Critics say its proposed £13.620m capital budget for active travel and market towns is greenwashing by labelling a road capacity scheme an active travel scheme, and awarding it over 80% of the sustainable transport fund. The Council’s LTCP does not identify a Watlington Relief Road as a proposed scheme. Additionally, Watlington is classified as a larger village in South Oxfordshire, not a market town. Watlington Parish Council has objected to being classified alongside towns of Grove and Wantage in the draft South & Vale Joint Local Plan 2041.
Cllr Roberts, Cabinet portfolio holder for infrastructure and development strategy, was questioned on the budget line last week by the County Council’s Scrutiny Committee. Cllr Roberts explained the £13.620m active travel and market town priority capital budget was for market squares in Oxfordshire’s market towns to be attractive spaces free from traffic for socialising and shopping and for Local Cycling and Walking Infrastructure Plans. Market square improvements in Banbury (£0.200m), Wantage (£0.500m) and Watlington (£11.1m) fell into the market square category; £0.870m will fund St Giles’ – Public Realm Improvements and £0.500m to pay for LCWIPs “in rural areas”.
Cllr Roberts could not answer if the Council’s quoted policy to support high streets and walking and cycling in market towns with large populations (above 10,000) and with large scale planned population growth (like Banbury and Wantage), prioritised need in villages to justify allocating 80% of the active travel and market town fund to Watlington.

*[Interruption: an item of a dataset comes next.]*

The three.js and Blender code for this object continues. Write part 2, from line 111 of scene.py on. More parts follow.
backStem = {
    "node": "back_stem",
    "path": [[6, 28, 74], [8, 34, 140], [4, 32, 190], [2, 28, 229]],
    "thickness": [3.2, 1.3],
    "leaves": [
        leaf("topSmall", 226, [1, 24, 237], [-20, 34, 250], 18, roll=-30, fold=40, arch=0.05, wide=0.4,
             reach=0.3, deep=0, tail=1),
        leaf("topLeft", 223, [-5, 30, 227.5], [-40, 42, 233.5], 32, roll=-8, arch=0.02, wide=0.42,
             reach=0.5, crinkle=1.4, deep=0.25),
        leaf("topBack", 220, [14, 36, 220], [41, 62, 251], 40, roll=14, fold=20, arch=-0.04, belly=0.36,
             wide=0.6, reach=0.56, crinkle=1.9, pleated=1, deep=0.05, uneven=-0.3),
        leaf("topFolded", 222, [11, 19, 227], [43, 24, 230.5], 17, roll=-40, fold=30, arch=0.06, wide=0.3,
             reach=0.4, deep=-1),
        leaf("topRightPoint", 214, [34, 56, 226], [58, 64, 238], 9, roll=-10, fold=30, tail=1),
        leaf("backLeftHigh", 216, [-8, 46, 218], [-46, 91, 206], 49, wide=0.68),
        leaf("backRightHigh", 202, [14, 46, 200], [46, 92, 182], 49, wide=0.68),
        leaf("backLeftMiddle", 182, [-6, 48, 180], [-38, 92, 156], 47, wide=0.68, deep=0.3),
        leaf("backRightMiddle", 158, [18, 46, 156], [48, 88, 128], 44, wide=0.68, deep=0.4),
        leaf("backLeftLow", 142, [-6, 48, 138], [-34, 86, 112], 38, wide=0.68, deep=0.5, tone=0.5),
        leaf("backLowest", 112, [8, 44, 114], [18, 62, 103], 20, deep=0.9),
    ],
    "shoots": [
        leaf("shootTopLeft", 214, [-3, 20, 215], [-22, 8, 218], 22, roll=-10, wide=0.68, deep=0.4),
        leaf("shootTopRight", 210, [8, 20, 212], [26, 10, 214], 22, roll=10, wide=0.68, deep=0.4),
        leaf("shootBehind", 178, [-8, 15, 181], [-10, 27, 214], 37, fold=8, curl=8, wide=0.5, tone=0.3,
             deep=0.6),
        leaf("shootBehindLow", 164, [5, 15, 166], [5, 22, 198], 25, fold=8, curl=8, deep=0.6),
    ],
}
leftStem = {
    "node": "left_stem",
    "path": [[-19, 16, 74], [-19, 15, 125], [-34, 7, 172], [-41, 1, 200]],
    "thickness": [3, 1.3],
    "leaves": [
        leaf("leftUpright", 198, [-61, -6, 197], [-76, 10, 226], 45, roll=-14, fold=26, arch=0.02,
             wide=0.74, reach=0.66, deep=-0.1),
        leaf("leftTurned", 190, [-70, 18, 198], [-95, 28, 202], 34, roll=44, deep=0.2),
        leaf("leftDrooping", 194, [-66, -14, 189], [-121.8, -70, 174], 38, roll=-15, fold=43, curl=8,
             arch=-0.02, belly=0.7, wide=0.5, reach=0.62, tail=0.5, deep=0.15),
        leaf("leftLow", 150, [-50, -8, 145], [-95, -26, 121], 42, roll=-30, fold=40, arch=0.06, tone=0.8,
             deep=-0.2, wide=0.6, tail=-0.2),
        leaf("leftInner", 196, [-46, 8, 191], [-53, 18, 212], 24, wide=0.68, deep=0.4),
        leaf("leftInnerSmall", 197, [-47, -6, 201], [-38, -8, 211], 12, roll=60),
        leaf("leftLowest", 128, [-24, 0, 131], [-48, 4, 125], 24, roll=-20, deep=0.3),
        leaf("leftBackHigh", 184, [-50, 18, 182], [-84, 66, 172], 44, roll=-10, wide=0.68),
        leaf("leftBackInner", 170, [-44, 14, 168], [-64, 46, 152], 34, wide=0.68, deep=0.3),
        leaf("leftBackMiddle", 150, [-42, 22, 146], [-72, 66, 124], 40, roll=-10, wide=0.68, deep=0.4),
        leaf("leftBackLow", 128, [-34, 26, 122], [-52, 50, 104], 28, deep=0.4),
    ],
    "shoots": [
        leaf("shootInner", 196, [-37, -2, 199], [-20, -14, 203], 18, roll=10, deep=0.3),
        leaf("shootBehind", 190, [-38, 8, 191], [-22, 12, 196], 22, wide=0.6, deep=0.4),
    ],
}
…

The County has not undertaken an economic viability study on the impact of its proposed Watlington Relief Road on Watlington’s high street. It has cited Low Traffic Neighbourhoods in Oxford, supported in its Local Transport and Connectivity Plan, as evidence that the relief road will increase high street spending in Watlington. Watlington’s well established mix of independent, specialist retailers have disagreed their businesses are viable with loss of passing traffic.

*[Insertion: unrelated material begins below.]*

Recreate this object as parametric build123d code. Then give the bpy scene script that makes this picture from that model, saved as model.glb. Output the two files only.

Cllr Gant, Cabinet portfolio holder for highway management, was emphatic the road capacity scheme is characterised correctly as “to encourage and facilitate active travel and improve market towns”. He directly equated more housing planned for Watlington to more traffic, for which more roads had to be built, thus contradicting his own professional highway officers, his own LTCP policy to ONLY consider road capacity schemes as a last resort, not a first choice, and expert studies, showing the existing highway at Watlington can be improved by better traffic management to accommodate all planned housing without building the road.
Oxfordshire Roads Action Alliance has urged councillors not to agree to fund the Watlington Relief Road in the 2025/26 budget but Cllr Gant told ORAA: “there is no question of excluding the project from the budget and it is firmly supported by all local elected representatives” (Watlington’s district, county and MP is the same person).

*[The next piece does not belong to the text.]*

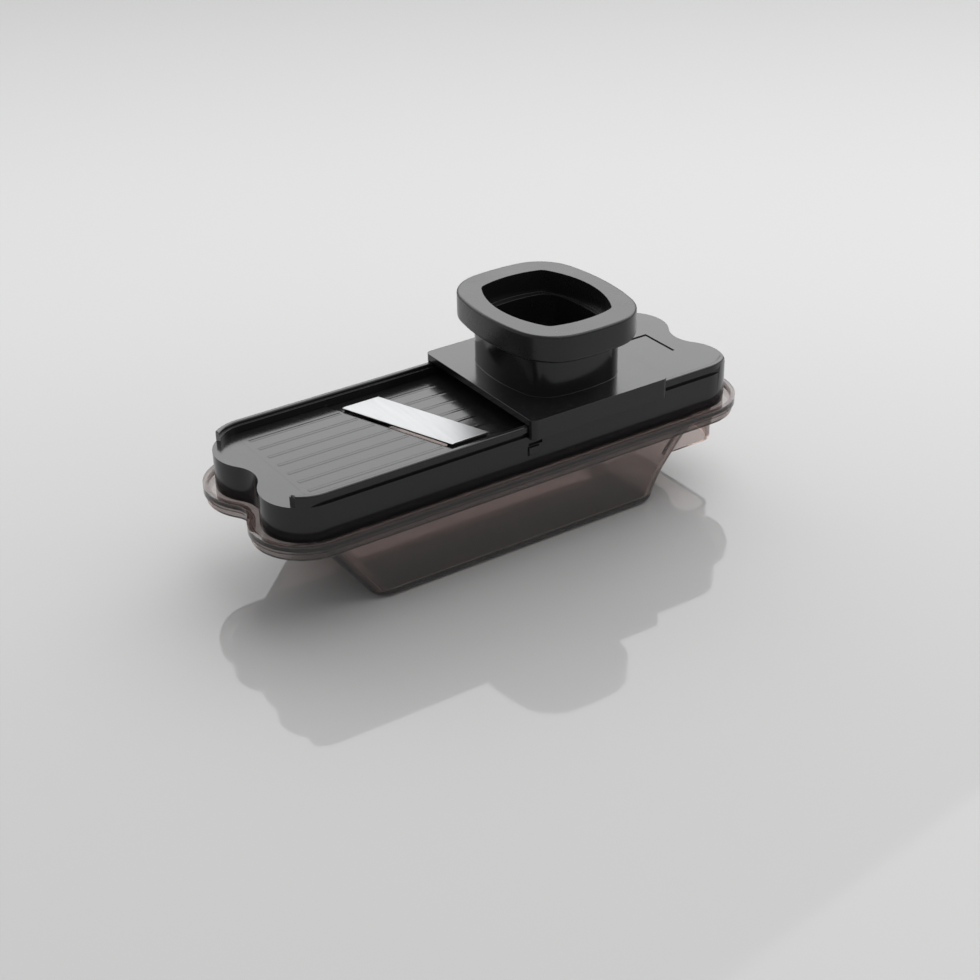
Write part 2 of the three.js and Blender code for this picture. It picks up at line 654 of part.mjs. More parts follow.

In response, the County Council made clear the planning application for the WRR has received objections from surrounding parishes and that budget consultation for 2025/26 runs to 2nd January 2025. It can be accessed here. While this is mainly focussed on proposed changes to revenue budgets for the council’s services there is also an opportunity to “comment on any other aspects of our budget proposals.” All of the budget proposals remain subject to approval by Council in February 2025.
Watlington Relief Road Funding
The road capacity scheme is unconsented and a full costing can only be completed after planning permission and conditions are granted. The County accepts the extra road capacity would not deter car journeys and that the scheme includes no bus infrastructure or new or improved bus services. The County says these are beyond the scope of the relief road. It also accepts cycle provision for a brand new road does not meet LTN 1/20 standards, which the Council excuses by saying it will be infrequently used. This confirms 80% of a budget for active travel and to improve market towns to fund the road is unjustified.
In addition to £11.1m in the Council’s capital budget, £8.201m of combined S106 and Housing & Growth Deal funding in the budget paper includes £4.327m of unsecured Housing & Growth Deal funding and a balance of £3.874m of S106 funding (which is subject to indexation increases and dependent on the County Council constructing the road).
Annex 1a of the most recent Housing & Growth Deal report to the Future Oxfordshire Partnership on 3 October 2024 sets out that the £4.327m funding for the scheme is part of the planned Housing & Growth Deal spend which is expected to fully utilise all of the available funding. Since expenditure on the schemes is on-going until 31 March 2025 the remaining grant funding will be reclaimed in early 2025 based on actual expenditure incurred. This is dependent on agreement by central government that the County Council as the accountable body for growth deal funds has met the terms and will be paid £30m in arrears, and that the Watlington Relief Road is a qualifying scheme. It was removed from the growth deal in Q1 2024/25.
Spend to date on the project amounts to £3,682,340. The Cabinet approved an investment decision in 2021 to release £2.893m based on an Outline Business Case the project was fully funded and would cost £9.98m. The Council says this was largely spent by the end of 2023/24. It states the spend of £3,682,340 is within the amount that has been approved up to the end of Stage 2: Design & Procurement, which is still underway, but has not provided any papers or decisions on when this expenditure, over the £2.893m, was approved. Nor has it provided any papers or decisions that a spending review has reconsidered alternatives and value for money as the project cost has doubled to £19.301m.
To progress its planning application, the County appointed new town planning consultants in the summer, and has submitted a revised planning application to address the many objections.